Human rights Even more respect for basic rights is needed
Numerous media and civil society organisations are following political developments with a critical eye. Signs of corruption are publicly discussed. The 2021 World Press Freedom Index compiled by the non-governmental organisation Reporters Without Borders ranks Burkina Faso in 37th place out of 180 countries evaluated. It is primarily media companies' lack of financial resources that hampers high-quality independent reporting.
Security forces operating in the conflict regions have been accused of committing human rights violations in their efforts to combat terrorism. Furthermore, since 2015, local militias have been raised in many parts of the country. It is difficult for the government to take action against violations of basic rights by such militias.
Women's and girls' rights
Particularly in rural areas, there is still little respect for women's and girls' basic rights. Women are rarely involved in political decision-making processes. Since 2009, a quota has therefore been in place for general elections that requires 30 per cent of the candidates on electoral lists to be women.

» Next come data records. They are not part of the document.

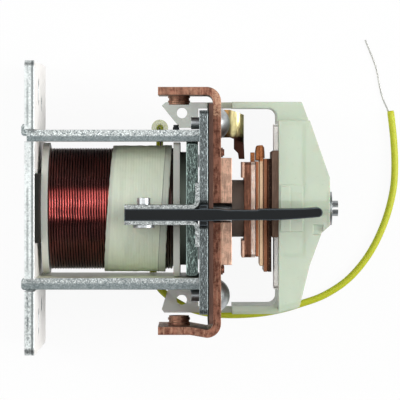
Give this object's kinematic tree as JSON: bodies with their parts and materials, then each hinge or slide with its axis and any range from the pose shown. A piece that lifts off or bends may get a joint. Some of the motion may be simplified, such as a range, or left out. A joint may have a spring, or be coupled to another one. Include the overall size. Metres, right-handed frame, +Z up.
{
  "type": "starter solenoid",
  "caption": "Open-frame starter solenoid: a wound coil in a plated yoke pulls a plunger that closes a sprung copper bridge across two copper terminals.",
  "frame": {"origin": "middle of the body's footprint, on the surface that it lies on; the yellow lead is left out", "axes": "+X from the mounting plate to the slotted shaft end, +Y towards the upper terminal, +Z up from the surface; the coil axis lies along X at Y = -1 mm, Z = 44 mm"},
  "size_m": [0.1575, 0.1297, 0.088],
  "materials": {
    "zinc": "dull zinc plate, rough and speckled",
    "iron": "turned soft iron",
    "bright_steel": "bright plated steel",
    "spring_steel": "drawn spring wire",
    "copper": "tarnished copper",
    "contact_copper": "worn contact copper",
    "leaf_copper": "rolled copper leaf",
    "brass": "dull brass",
    "enamelled_wire": "dark red enamel on copper wire",
    "tape": "pale translucent tape",
    "nylon": "pale translucent nylon",
    "black_fibre": "black fibre sheet",
    "black_plastic": "black moulding",
    "laminate": "brown phenolic laminate",
    "grey_moulding": "grey moulding",
    "lead_plastic": "yellow insulation",
    "tinned_copper": "tinned wire"
  },
  "bodies": {
    "frame": {"mounting_plate": "zinc", "upper_yoke_bar": "zinc", "lower_yoke_bar": "zinc", "spacer_strip": "black_fibre", "fixed_core": "iron", "core_screw": "zinc", "coil_bobbin": "nylon", "winding_core": "enamelled_wire", "coil_winding": "enamelled_wire", "coil_tape": "tape", "coil_end_wire": "enamelled_wire", "coil_end_ring": "grey_moulding", "guide_tube": "brass", "return_spring": "spring_steel", "pole_plate": "zinc", "upper_carrier_plate": "zinc", "lower_carrier_plate": "zinc", "upper_bracket": "zinc", "lower_bracket": "zinc", "bracket_rivet": "bright_steel", "barrier_blade": "black_plastic", "insulation_sheet": "black_fibre", "insulator_board": "laminate", "upper_terminal": "copper", "lower_terminal": "copper", "terminal_rivets": "bright_steel", "fixed_contacts": "contact_copper", "contact_rivets": "copper", "arc_horn": "brass", "splice_sleeve": "lead_plastic", "lead_sleeve": "lead_plastic", "lead_conductor": "tinned_copper", "bar_clip": "black_plastic"},
    "plunger": {"plunger": "iron", "plunger_shaft": "bright_steel", "contact_carrier": "nylon", "retaining_washer": "bright_steel", "backing_plate": "laminate", "steel_strip": "zinc", "leaf_pack": "leaf_copper"},
    "bridge": {"moving_contact": "copper", "contact_tips": "contact_copper", "contact_backer": "leaf_copper", "contact_hub": "grey_moulding"}
  },
  "joints": [
    {"name": "plunger_slide", "type": "slide", "parent": "frame", "child": "plunger", "axis": [-1, 0, 0], "range_m": [0, 0.004], "stiffness_N_per_m": 900, "springref_m": -0.008, "deforming": ["return_spring"]},
    {"name": "contact_overtravel", "type": "slide", "parent": "plunger", "child": "bridge", "axis": [1, 0, 0], "range_m": [0, 0.001], "stiffness_N_per_m": 6000, "springref_m": -0.002, "deforming": ["leaf_pack"]}
  ]
}
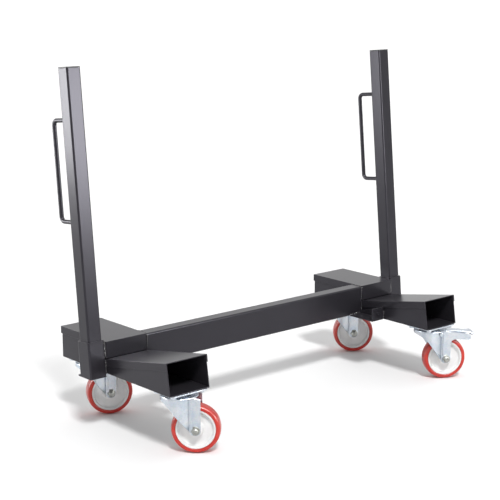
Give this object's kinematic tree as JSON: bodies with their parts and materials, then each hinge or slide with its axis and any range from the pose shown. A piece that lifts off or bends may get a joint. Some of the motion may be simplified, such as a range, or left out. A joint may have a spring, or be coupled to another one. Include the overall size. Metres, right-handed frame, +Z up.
{
  "type": "board trolley",
  "caption": "Board and panel trolley: a spine beam between two end frames with open sloping feet, leaning lift-out uprights with grab handles, on swivel castors, some with a brake pedal.",
  "frame": {"origin": "on the floor at the middle of the overall size, castors trailing as they stand", "axes": "+X along the spine beam to the end with the brake pedals, +Y from the open feet to the rear arms, +Z up"},
  "size_m": [1.4048, 0.6224, 1.1342],
  "materials": {
    "black_coat": "satin black powder coat",
    "black_plastic": "matt moulded",
    "zinc_plate": "bright zinc plate",
    "white_nylon": "natural white nylon",
    "red_polyurethane": "glossy polyurethane tread"
  },
  "bodies": {
    "chassis": {"spine_beam": "black_coat", "arm_shell_left": "black_coat", "arm_cover_left": "black_coat", "foot_shell_left": "black_coat", "foot_cover_left": "black_coat", "corner_bracket_left": "black_coat", "socket_left": "black_coat", "arm_shell_right": "black_coat", "arm_cover_right": "black_coat", "foot_shell_right": "black_coat", "foot_cover_right": "black_coat", "corner_bracket_right": "black_coat", "socket_right": "black_coat", "castor_plate_front_left": "zinc_plate", "upper_race_front_left": "zinc_plate", "kingpin_front_left": "zinc_plate", "castor_plate_rear_left": "zinc_plate", "upper_race_rear_left": "zinc_plate", "kingpin_rear_left": "zinc_plate", "castor_plate_front_right": "zinc_plate", "upper_race_front_right": "zinc_plate", "kingpin_front_right": "zinc_plate", "castor_plate_rear_right": "zinc_plate", "upper_race_rear_right": "zinc_plate", "kingpin_rear_right": "zinc_plate"},
    "upright_left": {"upright_left": "black_coat", "upright_cap_left": "black_plastic", "handle_left": "black_coat"},
    "upright_right": {"upright_right": "black_coat", "upright_cap_right": "black_plastic", "handle_right": "black_coat"},
    "swivel_front_left": {"fork_front_left": "zinc_plate", "axle_bolt_front_left": "zinc_plate", "axle_sleeve_front_left": "zinc_plate"},
    "wheel_front_left": {"wheel_core_front_left": "white_nylon", "tyre_front_left": "red_polyurethane"},
    "swivel_rear_left": {"fork_rear_left": "zinc_plate", "axle_bolt_rear_left": "zinc_plate", "axle_sleeve_rear_left": "zinc_plate"},
    "wheel_rear_left": {"wheel_core_rear_left": "white_nylon", "tyre_rear_left": "red_polyurethane"},
    "swivel_front_right": {"fork_front_right": "zinc_plate", "axle_bolt_front_right": "zinc_plate", "axle_sleeve_front_right": "zinc_plate", "brake_pin_front_right": "zinc_plate"},
    "wheel_front_right": {"wheel_core_front_right": "white_nylon", "tyre_front_right": "red_polyurethane"},
    "brake_front_right": {"brake_pedal_front_right": "zinc_plate", "brake_shoe_front_right": "zinc_plate"},
    "swivel_rear_right": {"fork_rear_right": "zinc_plate", "axle_bolt_rear_right": "zinc_plate", "axle_sleeve_rear_right": "zinc_plate", "brake_pin_rear_right": "zinc_plate"},
    "wheel_rear_right": {"wheel_core_rear_right": "white_nylon", "tyre_rear_right": "red_polyurethane"},
    "brake_rear_right": {"brake_pedal_rear_right": "zinc_plate", "brake_shoe_rear_right": "zinc_plate"}
  },
  "joints": [
    {"name": "upright_lift_left", "type": "slide", "parent": "chassis", "child": "upright_left", "axis": [0, 0.0941, 0.9956], "range_m": [0, 0.11]},
    {"name": "upright_lift_right", "type": "slide", "parent": "chassis", "child": "upright_right", "axis": [0, 0.0941, 0.9956], "range_m": [0, 0.11]},
    {"name": "castor_swivel_front_left", "type": "hinge", "parent": "chassis", "child": "swivel_front_left", "pos_m": [-0.56405, -0.20382, 0.178], "axis": [0, 0, 1], "continuous": true},
    {"name": "wheel_spin_front_left", "type": "hinge", "parent": "swivel_front_left", "child": "wheel_front_left", "pos_m": [-0.52809, -0.23855, 0.075], "axis": [0.6947, 0.7193, 0], "continuous": true},
    {"name": "castor_swivel_rear_left", "type": "hinge", "parent": "chassis", "child": "swivel_rear_left", "pos_m": [-0.56405, 0.24618, 0.178], "axis": [0, 0, 1], "continuous": true},
    {"name": "wheel_spin_rear_left", "type": "hinge", "parent": "swivel_rear_left", "child": "wheel_rear_left", "pos_m": [-0.51838, 0.22584, 0.075], "axis": [0.4067, 0.9135, 0], "continuous": true},
    {"name": "castor_swivel_front_right", "type": "hinge", "parent": "chassis", "child": "swivel_front_right", "pos_m": [0.55795, -0.20382, 0.178], "axis": [0, 0, 1], "continuous": true},
    {"name": "wheel_spin_front_right", "type": "hinge", "parent": "swivel_front_right", "child": "wheel_front_right", "pos_m": [0.59988, -0.23105, 0.075], "axis": [0.5446, 0.8387, 0], "continuous": true},
    {"name": "brake_pedal_front_right", "type": "hinge", "parent": "swivel_front_right", "child": "brake_front_right", "pos_m": [0.58311, -0.22016, 0.166], "axis": [0.5446, 0.8387, 0], "range_deg": [0, 6]},
    {"name": "castor_swivel_rear_right", "type": "hinge", "parent": "chassis", "child": "swivel_rear_right", "pos_m": [0.55795, 0.24618, 0.178], "axis": [0, 0, 1], "continuous": true},
    {"name": "wheel_spin_rear_right", "type": "hinge", "parent": "swivel_rear_right", "child": "wheel_rear_right", "pos_m": [0.59681, 0.21471, 0.075], "axis": [0.6293, 0.7771, 0], "continuous": true},
    {"name": "brake_pedal_rear_right", "type": "hinge", "parent": "swivel_rear_right", "child": "brake_rear_right", "pos_m": [0.58126, 0.2273, 0.166], "axis": [0.6293, 0.7771, 0], "range_deg": [0, 6]}
  ]
}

Although the age at which girls can legally marry is 17 (20 for boys), many girls are married at a younger age. Child marriages and a lack of sexuality education often lead to teenage pregnancies. Nearly one in three girls under the age of eighteen has already born a child. Girls who become pregnant almost always have to leave school.
Combating female genital mutilation
Female genital mutilation (FGM) has been banned by law in Burkina Faso since 1996 and the practice is prosecuted. Studies show that the number of cases of FGM is declining markedly, in particular among girls under 14.
Compared with other countries in the region, Burkina Faso's political commitment in this regard is exemplary. As early as the mid-1970s, civil society groups started campaigning for an end to this cruel practice. In 1990, the national committee for the eradication of FGM (Comité national de lutte contre la pratique de l'excision, CNLPE) was founded. The committee was chaired by then First Lady Compaoré. In 2011, the committee was elevated to a National Council.
Child labour and child trafficking
Although the rights of children and young people are enshrined in law, child labour and child trafficking remain widespread. Around 40 per cent of all children work. The majority of them are employed in hazardous and harmful forms of work and under exploitative conditions – for example in cotton production and gold mines, or as domestic workers.